I thought that " Wipe Out " was by the " Safaries. " A fantastic 1960's record!

BJ
 
That would be the "Surfaris" who were pioneers in the California "Surf" music genre. Came out in 45 rpm single. Side "B" was a song called "Pipeline". The Ventures covered it on an album that same year (1963), which is the one most people know. Ohh the memories!!!! Believe it or not I still have the vinyl & it still plays!!
 
If you will google "pipeline" you will see that the Chantay's were given credit for releasing "Pipeline" in 1962. And I believe they first called it "Liberty's Whip" After 62, a lot of other bands picked it up. It was their only big song. I think I still have the album with the Chantay's original release. And in my opinion, they did perform it better than those that followed.
 
Hey Paul,

I too have the original 45 rpm single that plays. The Sarfaris Wipeout was all in the drums. Who was that great drummer? I was a drummer in a band in the early 1960's called The Footprints and we played Wipeout! Great days!

B J
 
Hello Paul,

Thanks for the info on Ron Wilson. Back to Sako's. Do you know how many L46 .22 Hornets were made against L46 .222 Rem.'s.
I think that It might be 25 - 75 as there are so many .222 Rem.

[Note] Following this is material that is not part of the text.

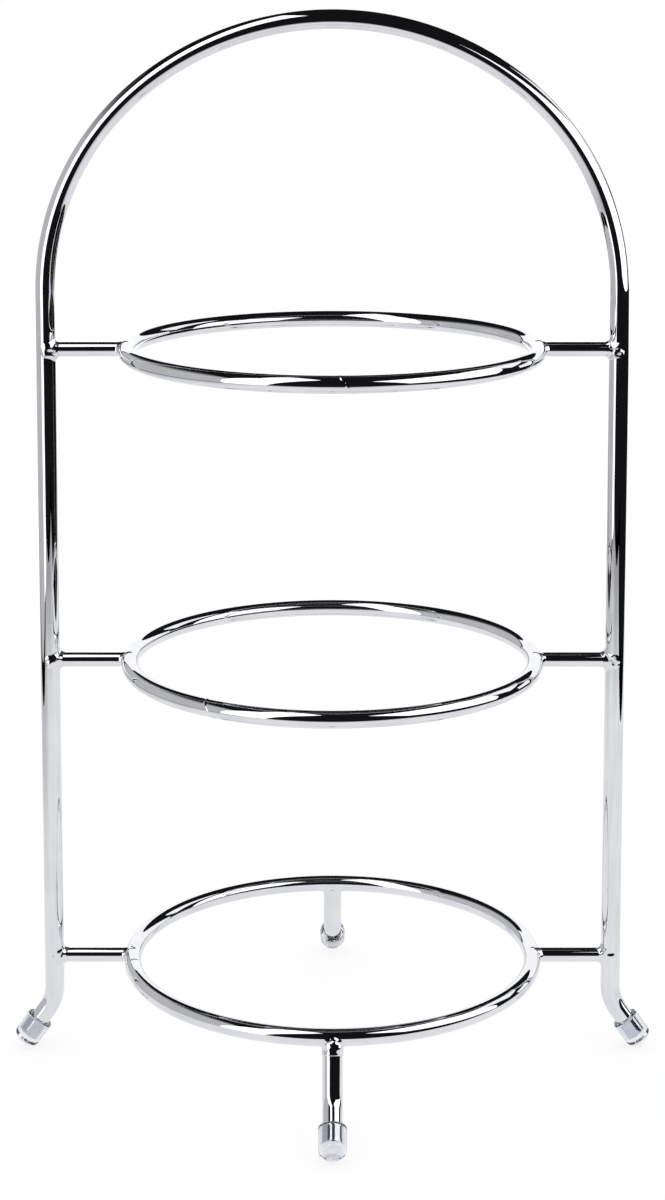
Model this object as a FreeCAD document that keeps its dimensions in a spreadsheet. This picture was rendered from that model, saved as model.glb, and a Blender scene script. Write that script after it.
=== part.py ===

L46's out there for sale. Over here in the UK there are many L461 Vixens in .222 Rem. for sale but almost no L46 .22 Hornets. Did Sako make a .22 Hornet in the L461 model?

B J
 
Mike: From 1946-1948 virtually all of the 4500 or so L46's produced were in 7x33. The first Hornets, Bees, and 25-20's I can find were in early 1948, and then only a handful. The first .222, a single rifle, was shipped to F. I. in May of 1950, but it was not until October of 1950 that the next five .222's were shipped to F. I. It was January of 1951 that the new and instantly popular .222 took over the lion's share of production and shipping. It would require manually counting all of the rifles in the records to get an exact figure, but post-1950 I'd guess that 90% of the L46 production was in .222.